For her first Australian breeding season Ada Hunter was
sent to first season sire Bletchingly who had won four of five races including the AJC
Galaxy in 56.8 equalling the record. Bletchingly stood for his entire career at Widden
Stud in NSW from 1975 to 1993. He was a champion sire during the 1980s siring champion 3yo
Best Western, champion mare Emancipation plus the stakeswinners Spirit of Kingston,
Boardwalk Angel, Canny Lad, Canny Lass, Coronation Day, Lord Ballina, Mr Tiz, Star Watch,
True Version, Wrap Around, Kenny’s Best Pal, Khaptingly, etc.
After producing Kingston Town Ada Hunter went on to produce
Private Thoughts (by Bletchingly) who won the Phar Lap Stakes and sired the stakeswinner
Jolly Good Thoughts, Old Jamaica, Kingston’s Hope (Bletchingly), Pride of Kingston
(Bletchingly), Princess Kingston (Bletchingly) and Jamaican Town (Bletchingly). In the
late 1980s Ada Hunter and several other Kingston Park matrons were sent to the US Kingston
Park property where Rose of Kingston produced Kingston Rule the 1990 Melbourne Cup winner.

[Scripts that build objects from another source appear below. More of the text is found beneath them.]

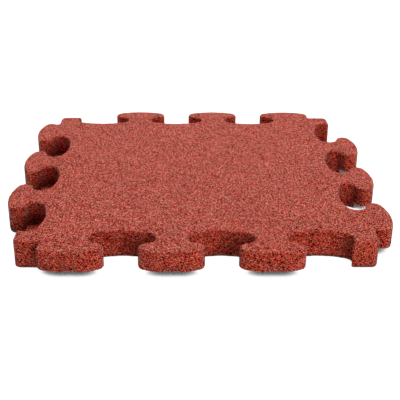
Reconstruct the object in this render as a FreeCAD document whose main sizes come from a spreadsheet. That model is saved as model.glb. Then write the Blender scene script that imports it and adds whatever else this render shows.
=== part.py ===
"""Interlocking rubber safety tile, moulded in one piece from bonded rubber granules.

Every side carries mushroom tabs and the sockets between them, all of one outline. The near and right
sides have raised tabs, which stop above the floor, and sockets cut right through. The far and left
sides have tabs down to the floor, and a ledge at the bottom of their sockets, on which the raised tabs
of a neighbour laid the same way round come to lie.

Frame: millimetres, +Z up, the underside lies on Z = 0 and the tile's middle is on the Z axis; the near
side faces -Y. The mating line of a side is the line that it shares with a neighbour. The tile stays
half the joint clearance inside that line and inside its tabs and sockets.
"""
import FreeCAD, Part
import math
import os

import Sketcher

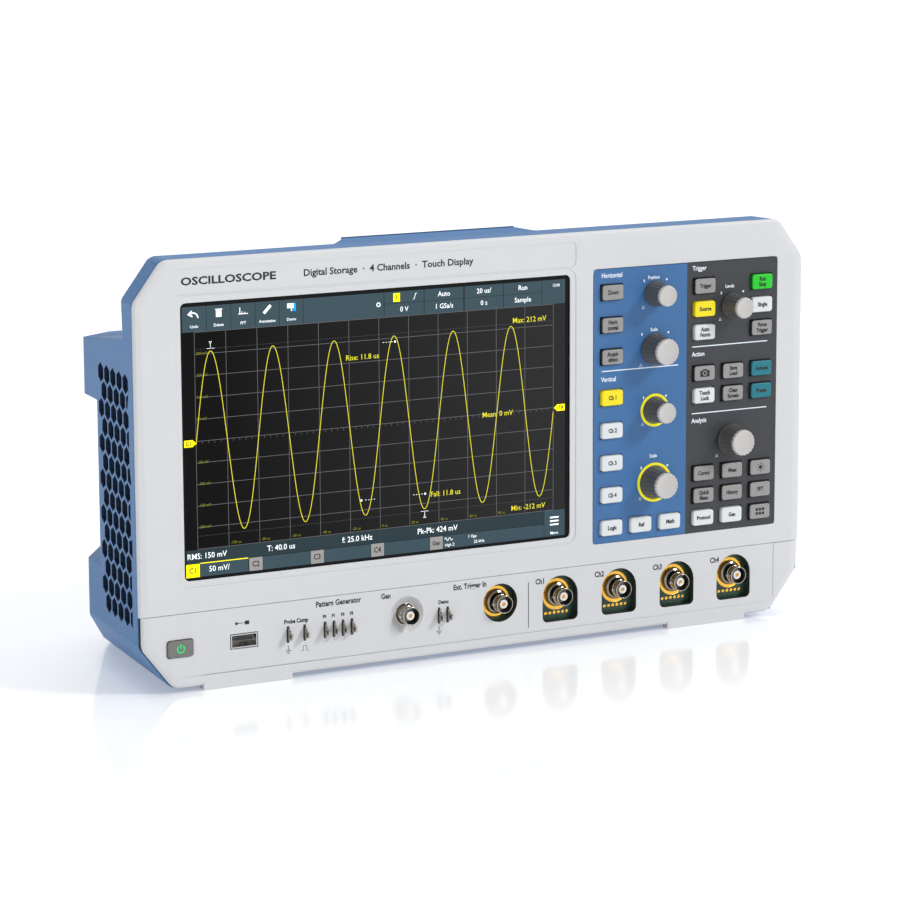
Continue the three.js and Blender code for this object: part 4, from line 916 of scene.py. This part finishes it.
def makeScreen():
    p = picture
    width = (glassHigh.x - glassLow.x) / mm - 2 * glassLap
    right = p["right"]
    # Painted reflection: the picture's black turns dark grey from left to right, standing in for the studio
    # reflected in the glass.
    regions["picture"] = ("X", screenAt[0] + p["paintedReflectionFrom"] * mm, (p["paintedReflectionTo"] - p["paintedReflectionFrom"]) * mm,
                          (40, 40, 41))
    paint("touch_glass", "screenGlass")
    base = slabs([(p["left"], p["bottom"], right, p["top"])], 0.005, 0.02)
    makePiece("screen_picture", placed(base, screenAt), "picture")

    barTop = p["gridBottom"] - 0.2
    tools = p["left"] + np.arange(5) * 13.2
    bars = slabs([(t, p["barBottom"], t + 13.0, p["top"]) for t in tools]
                 + [(p["left"] + 66.0, p["barBottom"], p["boxes"][0] - 0.2, p["top"])]
                 + [(left + 0.1, low, left + 22.6, high) for left in p["boxes"][:4]
                    for low, high in ((p["barBottom"], p["split"] - 0.1), (p["split"] + 0.1, p["top"]))]
                 + [(p["boxes"][4] + 0.1, p["barBottom"], right, p["top"])]
                 + [(left, p["bottom"], left + 33.9, p["channelTop"]) for left in p["channels"][:4]]
                 + [(p["channels"][4], p["bottom"], 205.2, p["channelTop"]),
                    (205.5, p["bottom"], right, barTop)],
                 0.02, 0.04)
    readings = inked(slabs([(p["left"], p["channelTop"] + 0.25, 205.2, barTop)], 0.02, 0.04), 1)
    makePiece("screen_bars", placed(joined([bars, readings]), screenAt), "barLight barDarkLight")
    makePiece("screen_grid", placed(gridShape(0.02, 0.04), screenAt), "gridLight")
    makePiece("screen_trace", placed(traceShape(0.04, 0.07), screenAt), "traceLight",
              sharp=180)

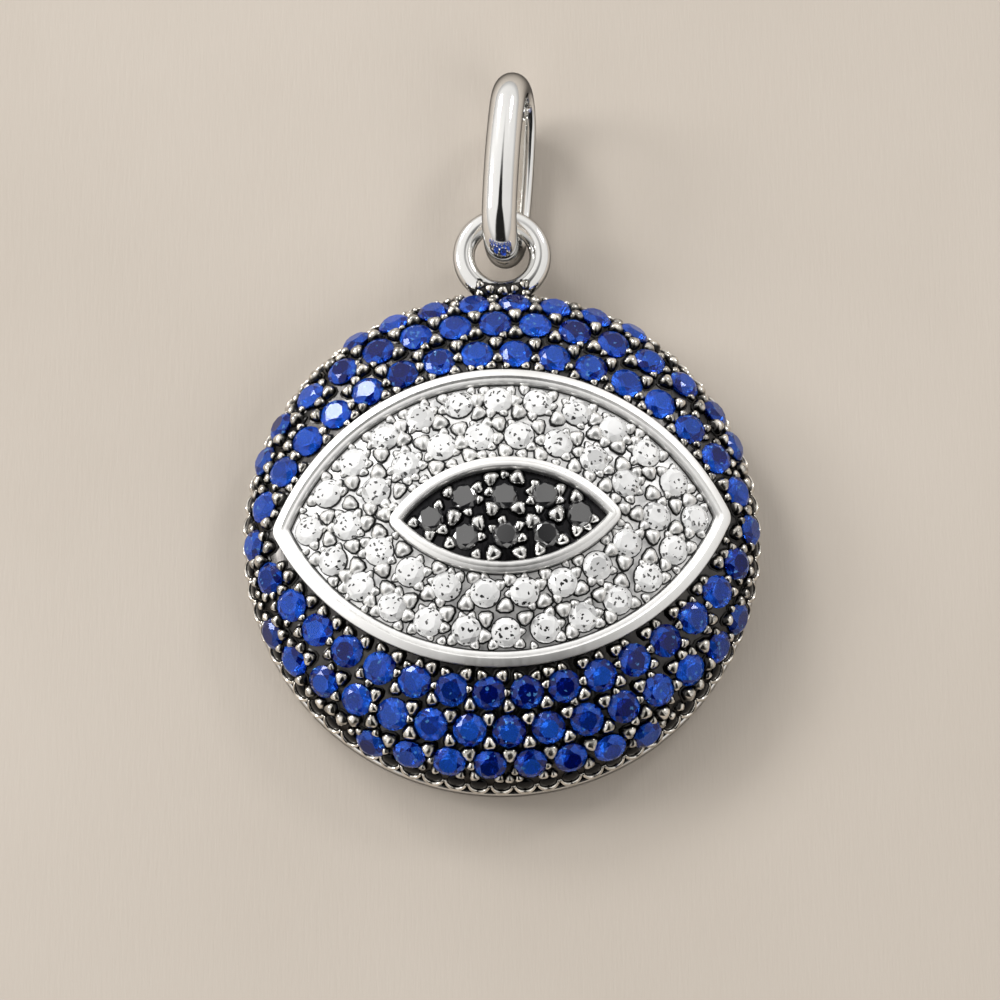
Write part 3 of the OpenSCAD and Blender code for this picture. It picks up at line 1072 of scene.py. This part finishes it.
def bail_wire():
    """The oval bail ring: two end arcs and two side arcs that run smoothly into each other."""
    ends, half = BAIL_LEN / 2 - BAIL_END_R, BAIL_HIGH / 2
    side_r = (ends ** 2 + half ** 2 - BAIL_END_R ** 2) / (2 * (half - BAIL_END_R))
    split = math.atan2(ends, side_r - half)
    quarter = math.pi / 2
    place = (Matrix.Translation((BAIL_X, BAIL_Y, BAIL_Z)) @ Matrix.Rotation(-BAIL_TILT, 4, "Y")
             @ Matrix.Rotation(quarter - BAIL_LEAN, 4, "Z") @ Matrix.Rotation(quarter, 4, "X"))
    # Middle, radius, start, end and steps of each arc
    arcs = [((ends, 0, 0), BAIL_END_R, split - quarter, quarter - split, 48),
            ((0, half - side_r, 0), side_r, quarter - split, quarter + split, 24),
            ((-ends, 0, 0), BAIL_END_R, quarter + split, 3 * math.pi / 2 - split, 48),
            ((0, side_r - half, 0), side_r, 3 * math.pi / 2 - split, 3 * math.pi / 2 + split, 24)]
    rings, section = [], bail_section()
    for middle, r, start, end, steps in arcs:
        for k in range(steps):
            out = around(start + (end - start) * k / steps)
            rings.append([place @ (Vector(middle) + out * (r - BAIL_W / 2 + u) + up(v))
                          for u, v in section])
    return swept("bail_wire", rings, smooth=50)


def line_section(wide=0.05):
    """A flat strip that starts inside the metal: (distance across, height) pairs."""
    return in_mm([(0, -0.1), (0, 0.012), (wide - 0.01, 0.012), (wide, -0.1)])


def painted_shade_lines(stones, lap=0.03):
    """Painted shade: dark strips on the white field along each band and round each stone, where
    shade falls beside them.

    A ring starts inside its stone's edge by lap, in millimetres.
    """
    lines = [band("line", EYE_R - EYE_BAND + 0.01 * MM, EYE_C, EYE_MID, line_section(),
                  EYE_NOSE - EYE_BAND),
             band("line", PUPIL_R + 0.05 * MM, PUPIL_C, PUPIL_MID, line_section(), PUPIL_NOSE)]
    for centre, axis, width in stones:
        turn = axis.to_track_quat("Z", "Y")
        foot = centre - axis * lap * MM
        rings = []
        for a in circle(28):
            out = turn @ around(a)
            rings.append([foot + out * (width / 2 - lap * MM + u) + axis * h
                          for u, h in line_section(0.075)])
        lines.append(swept("line", rings, smooth=40))
    return joined("white_field_lines", lines)


# Putting the pieces together

def finish_piece(obj, material, slot, *nodes):
    """Gives a piece its finish, if it has none, its body and the nodes it replaces. slot is not
    used.
    """
    if material is not None:
        obj.data.materials.clear()
        obj.data.materials.append(material)
    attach(obj, "root")
    if nodes:
        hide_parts(*nodes)


def build_metalwork(looks, blue, white, black):
    """The disc, the plates with their bands, the loop and the bail ring."""
    finish_piece(disc_body(blue), looks["dome"], "blackened_silver", "dome")
    finish_piece(foot_rim(), looks["rim"], "bright_silver")
    finish_piece(top_loop(), looks["silver"], "bright_silver")
    finish_piece(loop_root(), looks["dome"], "blackened_silver")
    finish_piece(white_field(white), looks["field"], "bright_silver", "eye_plate")
    finish_piece(eye_band(), looks["band"], "bright_silver")
    finish_piece(pupil_band(), looks["band"], "bright_silver")
    finish_piece(pupil_ground(black), looks["black"], "blackened_silver", "pupil_plate")
    finish_piece(bail_wire(), looks["silver"], "bright_silver", "bail_ring")
    # Dark strips that paint the shade round the white stones and beside the bands
    finish_piece(painted_shade_lines(white), looks["lines"], "blackened_silver")


def set_gems(tree, looks, stones, round_gem, flat_gem):
    """The three kinds of stones, each turned by chance about its axis."""
    blue, white, black = stones
    for name, places, shape, look, slot, cad_node, seed in (
            ("blue_gems", blue, round_gem, "blue", "blue_stone", "blue_stones", 11),
            ("white_gems", white, round_gem, "clear", "white_stone", "white_stones", 12),
            ("black_gems", black, flat_gem, "dark", "black_stone", "black_stones", 13)):
        made = spread(name, tree, gem_copies(places), shape, looks[look], seed,
                      spin=FULL_TURN, tilt=0.05)
        finish_piece(made, None, slot, cad_node)


def set_beads(tree, looks, stones, bead, scallop):
    """The beads of the three fields, and the row round the foot."""
    blue_beads, white_beads, black_beads = field_beads(*stones)
    for name, copies, look, slot, seed in (
            ("blue_field_beads", bead_copies(blue_beads, 1.1, 0.0) + root_copies(),
             "black_beads", "blackened_silver", 21),
            ("white_field_beads", bead_copies(white_beads, 1.0, 0.0),
             "silver_beads", "bright_silver", 22),
            ("pupil_beads", bead_copies(black_beads, 1.0, PUPIL_SUNK),
             "pupil_beads", "blackened_silver", 23)):
        made = spread(name, tree, copies, bead, looks[look], seed, spin=0.3, tilt=0.12)
        finish_piece(made, None, slot)
    made = spread("foot_beads", tree, foot_copies(), scallop, looks["foot_beads"], 24, spin=0.0)
    finish_piece(made, None, "blackened_silver")


def build(looks):
    """The whole pendant."""
    stones = [stone_places(n) for n in ("blue_stones", "white_stones", "black_stones")]
    tree = spread_tree()
    round_gem = brilliant("cut_gem", TABLE, CROWN_H)
    flat_gem = brilliant("flat_gem", FLAT_TABLE, FLAT_CROWN)
    bead, scallop = bead_shape("bead"), scallop_shape("scallop")
    build_metalwork(looks, *stones)
    set_gems(tree, looks, stones, round_gem, flat_gem)
    set_beads(tree, looks, stones, bead, scallop)
    for shape in (round_gem, flat_gem, bead, scallop):
        bpy.data.objects.remove(shape)


# Floor, light and camera

def floor(effects):
    """A plain pale floor under the pendant."""
    corners = [(x * FLOOR_HALF, y * FLOOR_HALF, FLOOR_Z)
               for x, y in ((-1, -1), (1, -1), (1, 1), (-1, 1))]
    obj = mesh_object("floor", corners, [(0, 1, 2, 3)])
    material, tree, shader = new_material("pale_floor", {"Roughness": 0.7})
    tones = placed(tree, effects["tones"], First=(0.44, 0.392, 0.34, 1),
                   Second=(0.41, 0.363, 0.312, 1), Size=40.0)
    marked(tree, shader, effects, tones["Color"], 500.0, 0.6, 0.8, 0.15, depth=0.0001)
    obj.data.materials.append(material)


def lights():
    """Soft lights round the pendant, all aimed at it."""
    for name, place, size, power, mirrored in LIGHTS:
        data = bpy.data.lights.new(name, "AREA")
        data.shape, data.size, data.size_y = "RECTANGLE", size[0], size[1]
        data.energy = power
        obj = in_scene(name, data)
        obj.location = place
        obj.rotation_euler = (-Vector(place)).to_track_quat("-Z", "Y").to_euler()
        obj.visible_glossy = mirrored


def world():
    """A pale room, bright to the left and behind, darker to the right, a dark gap in front."""
    made = bpy.data.worlds.new("studio")
    bpy.context.scene.world = made
    made.use_nodes = True
    tree = made.node_tree
    where = node(tree, "ShaderNodeTexCoord").outputs["Generated"]
    x, y, z = node(tree, "ShaderNodeSeparateXYZ", {"Vector": where}).outputs
    left = ramp(tree, x, -0.7, 0.9, 1.0, 0.84, "SMOOTHSTEP")
    behind = ramp(tree, y, -0.7, 0.6, 0.92, 1.0, "SMOOTHSTEP")
    low = ramp(tree, z, 0.0, 0.35, 0.6, 1.0, "SMOOTHSTEP")
    # The gap widens from under the camera to the horizon in front, and darkens on the way
    width = ramp(tree, y, -0.8, 0.5, 0.52, 0.07, "SMOOTHSTEP")
    aside = maths(tree, "ABSOLUTE", maths(tree, "ADD", x, -0.08))
    gap = ramp(tree, maths(tree, "DIVIDE", aside, width), 0.8, 1.15, 1.0, 0.0, "SMOOTHSTEP")
    front = ramp(tree, y, 0.1, 0.65, 0.98, 0.0, "SMOOTHSTEP")
    dark = maths(tree, "ADD", maths(tree, "MULTIPLY", gap, front), -1.0)
    lit = maths(tree, "MULTIPLY", maths(tree, "ABSOLUTE", dark), low)
    light = maths(tree, "MULTIPLY", maths(tree, "MULTIPLY", left, behind), lit)
    feed(tree, tree.nodes["Background"], {"Color": (1, 0.985, 0.965, 1), "Strength": light})


def camera():
    """The camera in the photo's place."""
    data = bpy.data.cameras.new("camera")
    data.sensor_width, data.lens = SENSOR, LENS
    data.clip_start, data.clip_end = 0.005, 10
    obj = in_scene("camera", data)
    obj.location, obj.rotation_euler = CAMERA_PLACE, (CAMERA_TILT, 0, 0)
    bpy.context.scene.camera = obj


camera()
shared = {"marks": polish_marks(), "tones": two_tone(), "specks": painted_reflection_specks()}
build(all_materials(shared))
floor(shared)
world()
lights()
bpy.context.scene.view_settings.view_transform = "Standard"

Ada Hunter produced the filly Ada Slew to Seattle Slew in 1989 and this mare is now a
Swettenham Stud broodmare.
The 1976 Bletchingly colt was foaled on August 31 at Widden
Stud and was black apart from small patches of white on his near hind coronet band but
didn’t particularly stand out from any other foal. After being weaned he was sent
back to Kingston Park to prepare to future sale as a yearling. One day he was being
brought in for treatment for a cut leg when he got loose from his handler. The lead rope
spooked the young horse and he bolted towards the property fence crashing into it and
cutting his face badly before racing on. The neighbours ponies then appeared and scared
him back to Kingston Park where he jumped the fence on the way back. The cut healed but
left a permanent scar on his face.
Kingston Town was consigned with Lowan Star to the 1978
Victorian Yearling Sales. A reserve of $8,000 was put on Kingston Town but no one was
interested in the black colt from a first season sire out of a mare with unknown (at that
stage) progeny. Despite the auctioneers attempts only a ‘bid from the trees’ of
$5,000 was offered so Kingston Town went home again along with Lowan Star who went on to
win 11 races including the AJC & Qld Oaks.